Start at the line that has "Reconstruct the object" and stop at the line that has "rear_depth = 40; // [36:1:44]". Print those lines and all lines between them exactly, and nothing more.

Entries supplied:
────────────────────────────────────────

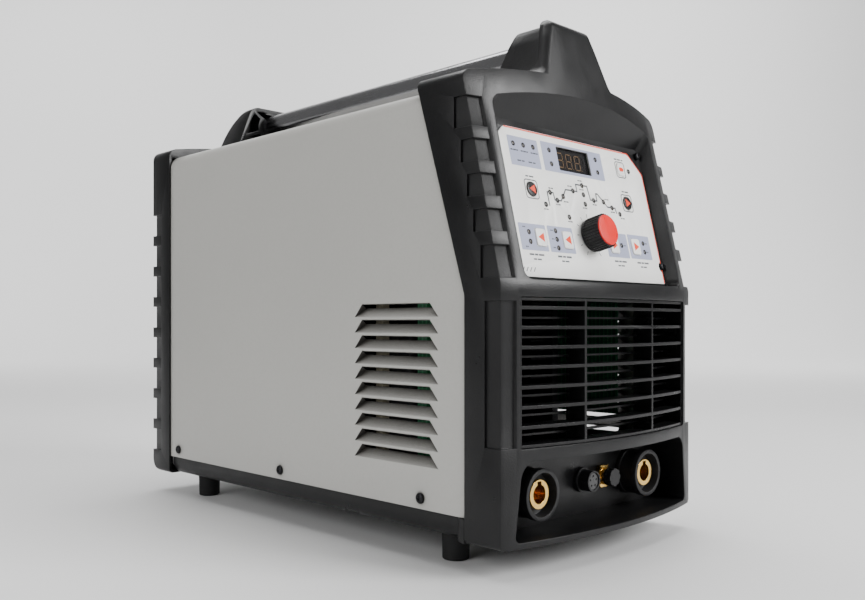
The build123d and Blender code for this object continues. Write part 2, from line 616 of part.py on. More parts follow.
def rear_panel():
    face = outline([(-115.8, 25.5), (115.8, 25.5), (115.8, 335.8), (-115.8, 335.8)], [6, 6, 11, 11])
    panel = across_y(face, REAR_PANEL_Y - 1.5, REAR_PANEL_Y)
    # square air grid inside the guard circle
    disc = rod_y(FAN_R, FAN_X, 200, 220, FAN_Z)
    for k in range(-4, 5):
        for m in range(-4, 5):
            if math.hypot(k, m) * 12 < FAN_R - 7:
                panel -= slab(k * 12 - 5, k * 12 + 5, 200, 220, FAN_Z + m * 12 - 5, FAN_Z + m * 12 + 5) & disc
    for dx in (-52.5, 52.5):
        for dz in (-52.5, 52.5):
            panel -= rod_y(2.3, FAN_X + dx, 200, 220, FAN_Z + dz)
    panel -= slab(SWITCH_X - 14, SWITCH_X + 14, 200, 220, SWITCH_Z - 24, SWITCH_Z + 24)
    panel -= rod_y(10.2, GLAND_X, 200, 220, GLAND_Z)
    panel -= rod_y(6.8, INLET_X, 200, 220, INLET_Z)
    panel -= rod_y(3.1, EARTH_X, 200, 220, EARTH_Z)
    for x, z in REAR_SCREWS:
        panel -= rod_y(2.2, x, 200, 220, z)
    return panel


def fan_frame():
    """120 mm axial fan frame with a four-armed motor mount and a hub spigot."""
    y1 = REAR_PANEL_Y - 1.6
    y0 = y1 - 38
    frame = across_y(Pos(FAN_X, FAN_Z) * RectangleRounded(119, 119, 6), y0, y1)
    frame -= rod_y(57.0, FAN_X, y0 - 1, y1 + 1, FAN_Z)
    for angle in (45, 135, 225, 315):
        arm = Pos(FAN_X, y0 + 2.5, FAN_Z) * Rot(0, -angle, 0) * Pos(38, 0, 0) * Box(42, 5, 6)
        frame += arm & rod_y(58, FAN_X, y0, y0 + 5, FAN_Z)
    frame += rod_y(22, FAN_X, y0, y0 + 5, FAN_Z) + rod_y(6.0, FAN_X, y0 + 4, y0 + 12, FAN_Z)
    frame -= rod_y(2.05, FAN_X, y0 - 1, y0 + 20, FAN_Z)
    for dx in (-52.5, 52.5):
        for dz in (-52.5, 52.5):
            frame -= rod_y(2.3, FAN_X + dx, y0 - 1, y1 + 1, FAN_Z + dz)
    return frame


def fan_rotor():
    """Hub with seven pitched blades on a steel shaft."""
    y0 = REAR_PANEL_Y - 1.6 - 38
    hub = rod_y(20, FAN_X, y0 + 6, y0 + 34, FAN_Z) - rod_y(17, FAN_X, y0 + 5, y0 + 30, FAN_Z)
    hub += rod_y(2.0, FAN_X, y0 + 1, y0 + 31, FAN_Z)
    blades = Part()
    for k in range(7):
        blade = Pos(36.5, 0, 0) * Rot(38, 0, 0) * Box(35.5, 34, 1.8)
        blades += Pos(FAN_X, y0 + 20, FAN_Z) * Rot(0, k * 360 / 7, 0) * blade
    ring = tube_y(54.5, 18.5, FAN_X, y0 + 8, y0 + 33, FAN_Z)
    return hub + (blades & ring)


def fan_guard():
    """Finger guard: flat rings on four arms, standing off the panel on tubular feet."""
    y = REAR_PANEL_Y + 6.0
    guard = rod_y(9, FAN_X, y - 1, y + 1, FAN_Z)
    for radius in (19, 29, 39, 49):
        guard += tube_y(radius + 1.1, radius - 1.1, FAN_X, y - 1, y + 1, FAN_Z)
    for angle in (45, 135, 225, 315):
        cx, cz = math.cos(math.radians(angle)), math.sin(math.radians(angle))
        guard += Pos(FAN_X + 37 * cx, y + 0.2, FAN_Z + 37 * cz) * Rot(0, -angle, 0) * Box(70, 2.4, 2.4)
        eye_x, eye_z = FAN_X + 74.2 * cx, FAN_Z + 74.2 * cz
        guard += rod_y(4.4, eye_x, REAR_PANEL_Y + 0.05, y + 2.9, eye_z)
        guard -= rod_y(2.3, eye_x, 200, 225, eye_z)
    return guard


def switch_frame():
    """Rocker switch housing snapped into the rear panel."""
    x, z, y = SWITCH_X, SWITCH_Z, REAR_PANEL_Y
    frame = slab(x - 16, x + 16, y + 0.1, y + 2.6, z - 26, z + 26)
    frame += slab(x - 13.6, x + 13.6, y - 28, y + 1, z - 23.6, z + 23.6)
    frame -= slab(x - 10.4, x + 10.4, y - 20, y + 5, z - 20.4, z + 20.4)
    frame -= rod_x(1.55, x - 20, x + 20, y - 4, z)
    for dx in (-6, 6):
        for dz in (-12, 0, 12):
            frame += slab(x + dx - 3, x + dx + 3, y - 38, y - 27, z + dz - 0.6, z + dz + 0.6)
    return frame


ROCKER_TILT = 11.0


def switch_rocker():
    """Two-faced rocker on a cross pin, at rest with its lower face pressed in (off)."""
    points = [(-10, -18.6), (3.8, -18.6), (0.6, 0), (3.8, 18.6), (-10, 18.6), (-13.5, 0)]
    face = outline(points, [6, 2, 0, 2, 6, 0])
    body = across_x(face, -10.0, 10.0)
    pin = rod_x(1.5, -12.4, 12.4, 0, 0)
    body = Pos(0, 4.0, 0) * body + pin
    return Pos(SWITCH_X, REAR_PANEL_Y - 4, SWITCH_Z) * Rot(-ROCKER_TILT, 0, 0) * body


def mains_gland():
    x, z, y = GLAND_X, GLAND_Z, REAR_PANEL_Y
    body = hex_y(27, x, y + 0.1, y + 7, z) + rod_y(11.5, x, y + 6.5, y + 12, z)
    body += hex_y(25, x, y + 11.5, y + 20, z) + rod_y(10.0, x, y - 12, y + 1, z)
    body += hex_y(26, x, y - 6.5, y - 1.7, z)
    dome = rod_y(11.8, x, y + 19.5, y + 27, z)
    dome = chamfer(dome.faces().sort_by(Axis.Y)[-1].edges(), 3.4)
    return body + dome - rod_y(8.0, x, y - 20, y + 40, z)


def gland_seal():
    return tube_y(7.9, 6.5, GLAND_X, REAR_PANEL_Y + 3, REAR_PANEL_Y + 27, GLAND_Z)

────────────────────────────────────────

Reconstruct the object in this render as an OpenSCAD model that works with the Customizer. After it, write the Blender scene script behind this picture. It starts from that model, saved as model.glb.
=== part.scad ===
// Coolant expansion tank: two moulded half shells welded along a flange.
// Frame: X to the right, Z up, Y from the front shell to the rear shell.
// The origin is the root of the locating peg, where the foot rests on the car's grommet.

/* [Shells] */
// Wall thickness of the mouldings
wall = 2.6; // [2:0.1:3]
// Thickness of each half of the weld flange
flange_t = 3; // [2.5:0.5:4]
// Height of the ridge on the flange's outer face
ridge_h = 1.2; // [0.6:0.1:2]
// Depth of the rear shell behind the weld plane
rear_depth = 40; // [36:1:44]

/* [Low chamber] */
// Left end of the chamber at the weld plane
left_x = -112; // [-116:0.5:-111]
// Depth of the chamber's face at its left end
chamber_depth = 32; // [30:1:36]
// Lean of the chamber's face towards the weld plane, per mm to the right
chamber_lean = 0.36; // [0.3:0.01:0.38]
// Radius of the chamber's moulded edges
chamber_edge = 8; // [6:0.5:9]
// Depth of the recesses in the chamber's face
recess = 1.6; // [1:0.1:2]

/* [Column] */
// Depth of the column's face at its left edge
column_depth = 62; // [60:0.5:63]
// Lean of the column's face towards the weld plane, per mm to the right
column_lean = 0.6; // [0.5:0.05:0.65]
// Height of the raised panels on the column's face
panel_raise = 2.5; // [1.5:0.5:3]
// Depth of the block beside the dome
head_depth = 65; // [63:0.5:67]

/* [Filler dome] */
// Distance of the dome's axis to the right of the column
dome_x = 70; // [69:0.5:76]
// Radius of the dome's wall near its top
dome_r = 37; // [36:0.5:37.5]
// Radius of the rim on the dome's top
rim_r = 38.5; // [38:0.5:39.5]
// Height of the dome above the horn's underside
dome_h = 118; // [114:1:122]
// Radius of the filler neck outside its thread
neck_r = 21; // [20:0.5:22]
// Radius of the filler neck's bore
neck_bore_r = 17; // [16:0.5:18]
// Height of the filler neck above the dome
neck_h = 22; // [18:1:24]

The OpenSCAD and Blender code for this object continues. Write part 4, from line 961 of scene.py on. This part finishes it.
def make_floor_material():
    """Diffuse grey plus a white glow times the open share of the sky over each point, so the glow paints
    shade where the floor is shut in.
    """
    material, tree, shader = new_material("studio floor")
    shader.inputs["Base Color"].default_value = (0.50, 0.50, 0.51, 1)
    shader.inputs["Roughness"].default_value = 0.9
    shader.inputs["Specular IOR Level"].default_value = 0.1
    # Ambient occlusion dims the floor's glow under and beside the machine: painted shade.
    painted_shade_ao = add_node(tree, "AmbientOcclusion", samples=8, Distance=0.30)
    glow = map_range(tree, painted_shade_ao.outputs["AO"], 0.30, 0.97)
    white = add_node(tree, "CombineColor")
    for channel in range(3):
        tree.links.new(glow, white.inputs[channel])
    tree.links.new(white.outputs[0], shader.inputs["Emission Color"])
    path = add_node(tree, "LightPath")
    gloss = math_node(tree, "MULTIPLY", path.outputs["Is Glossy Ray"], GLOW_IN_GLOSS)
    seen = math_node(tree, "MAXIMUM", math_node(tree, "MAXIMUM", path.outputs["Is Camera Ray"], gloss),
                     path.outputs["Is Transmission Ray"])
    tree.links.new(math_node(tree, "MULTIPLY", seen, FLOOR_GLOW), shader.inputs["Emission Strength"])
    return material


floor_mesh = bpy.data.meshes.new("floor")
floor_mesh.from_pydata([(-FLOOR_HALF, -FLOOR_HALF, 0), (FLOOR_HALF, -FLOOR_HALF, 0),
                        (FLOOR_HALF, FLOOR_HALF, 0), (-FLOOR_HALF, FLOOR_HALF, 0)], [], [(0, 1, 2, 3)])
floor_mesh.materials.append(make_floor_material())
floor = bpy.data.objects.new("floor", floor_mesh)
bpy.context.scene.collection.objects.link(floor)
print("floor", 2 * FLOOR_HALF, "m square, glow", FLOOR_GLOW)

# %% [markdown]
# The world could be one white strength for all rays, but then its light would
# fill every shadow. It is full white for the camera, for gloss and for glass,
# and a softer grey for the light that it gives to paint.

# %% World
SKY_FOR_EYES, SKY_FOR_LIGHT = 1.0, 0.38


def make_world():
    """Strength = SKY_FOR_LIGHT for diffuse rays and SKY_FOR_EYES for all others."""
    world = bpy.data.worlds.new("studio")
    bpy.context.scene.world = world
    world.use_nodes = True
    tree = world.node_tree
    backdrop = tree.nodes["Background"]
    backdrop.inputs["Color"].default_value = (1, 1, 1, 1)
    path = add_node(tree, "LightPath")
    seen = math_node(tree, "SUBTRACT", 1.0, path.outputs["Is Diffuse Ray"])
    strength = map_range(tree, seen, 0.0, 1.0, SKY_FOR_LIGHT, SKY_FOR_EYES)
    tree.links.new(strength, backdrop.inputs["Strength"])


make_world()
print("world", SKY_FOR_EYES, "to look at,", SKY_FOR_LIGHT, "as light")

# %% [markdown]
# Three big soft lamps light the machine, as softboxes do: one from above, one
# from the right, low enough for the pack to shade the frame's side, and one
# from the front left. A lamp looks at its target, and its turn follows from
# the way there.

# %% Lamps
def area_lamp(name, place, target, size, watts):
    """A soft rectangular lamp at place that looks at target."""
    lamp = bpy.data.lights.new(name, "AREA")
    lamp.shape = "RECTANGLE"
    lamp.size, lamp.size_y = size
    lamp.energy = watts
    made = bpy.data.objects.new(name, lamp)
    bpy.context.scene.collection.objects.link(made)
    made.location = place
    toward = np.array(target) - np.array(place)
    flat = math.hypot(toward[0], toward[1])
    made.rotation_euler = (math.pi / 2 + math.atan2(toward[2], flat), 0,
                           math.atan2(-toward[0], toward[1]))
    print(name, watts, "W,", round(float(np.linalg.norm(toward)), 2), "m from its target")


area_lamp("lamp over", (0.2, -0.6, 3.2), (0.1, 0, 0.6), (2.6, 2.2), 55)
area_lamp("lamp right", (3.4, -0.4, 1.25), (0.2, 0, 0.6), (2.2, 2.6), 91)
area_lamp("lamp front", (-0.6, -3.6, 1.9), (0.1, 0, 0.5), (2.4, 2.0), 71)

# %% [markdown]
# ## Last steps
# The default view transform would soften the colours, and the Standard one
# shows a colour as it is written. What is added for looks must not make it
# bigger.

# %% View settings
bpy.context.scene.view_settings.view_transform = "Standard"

────────────────────────────────────────

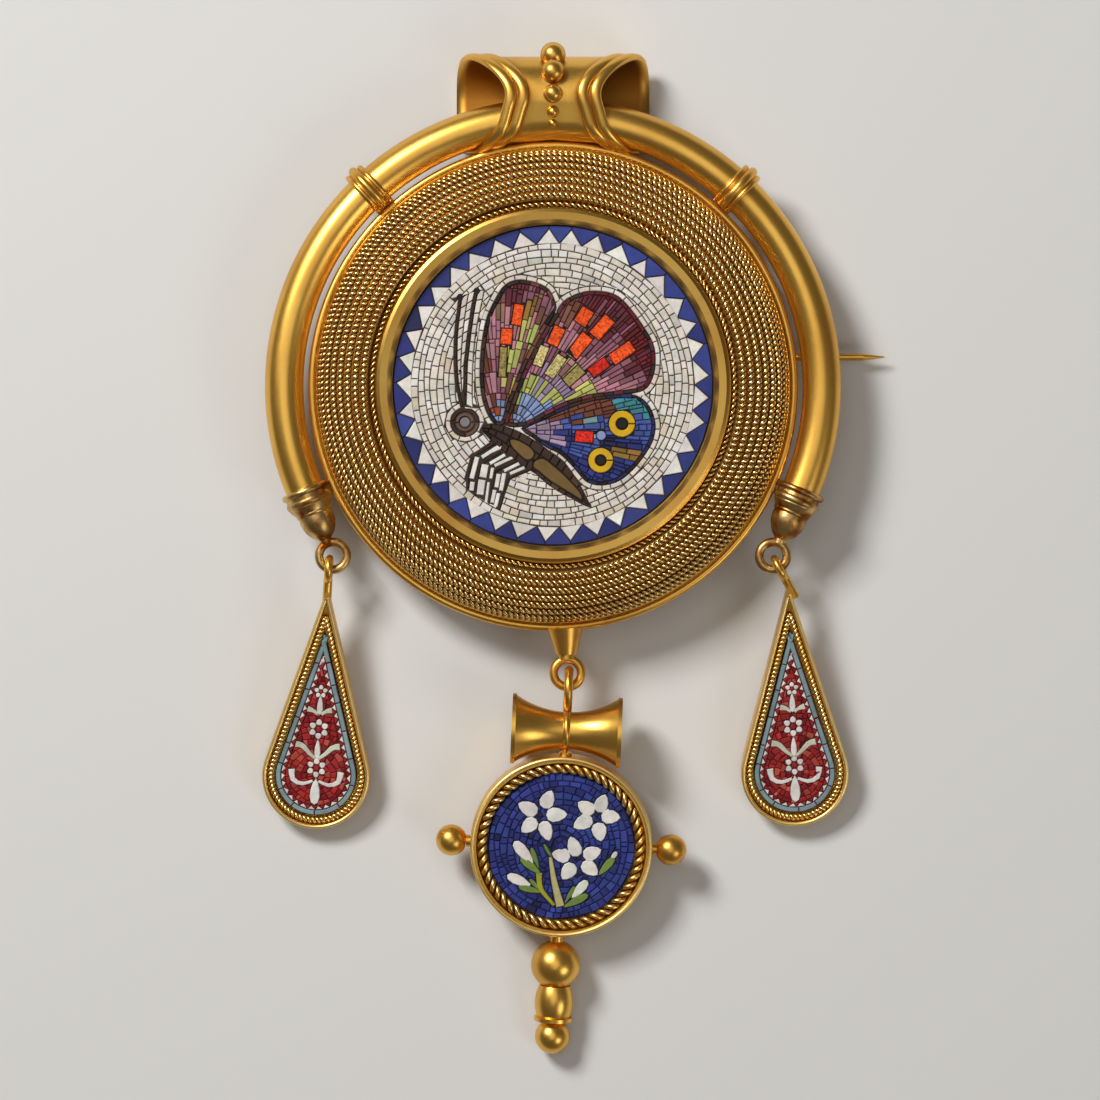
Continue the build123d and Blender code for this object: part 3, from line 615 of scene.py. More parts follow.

────────────────────────────────────────

Answer for this exercise:
Reconstruct the object in this render as an OpenSCAD model that works with the Customizer. After it, write the Blender scene script behind this picture. It starts from that model, saved as model.glb.
=== part.scad ===
// Coolant expansion tank: two moulded half shells welded along a flange.
// Frame: X to the right, Z up, Y from the front shell to the rear shell.
// The origin is the root of the locating peg, where the foot rests on the car's grommet.

/* [Shells] */
// Wall thickness of the mouldings
wall = 2.6; // [2:0.1:3]
// Thickness of each half of the weld flange
flange_t = 3; // [2.5:0.5:4]
// Height of the ridge on the flange's outer face
ridge_h = 1.2; // [0.6:0.1:2]
// Depth of the rear shell behind the weld plane
rear_depth = 40; // [36:1:44]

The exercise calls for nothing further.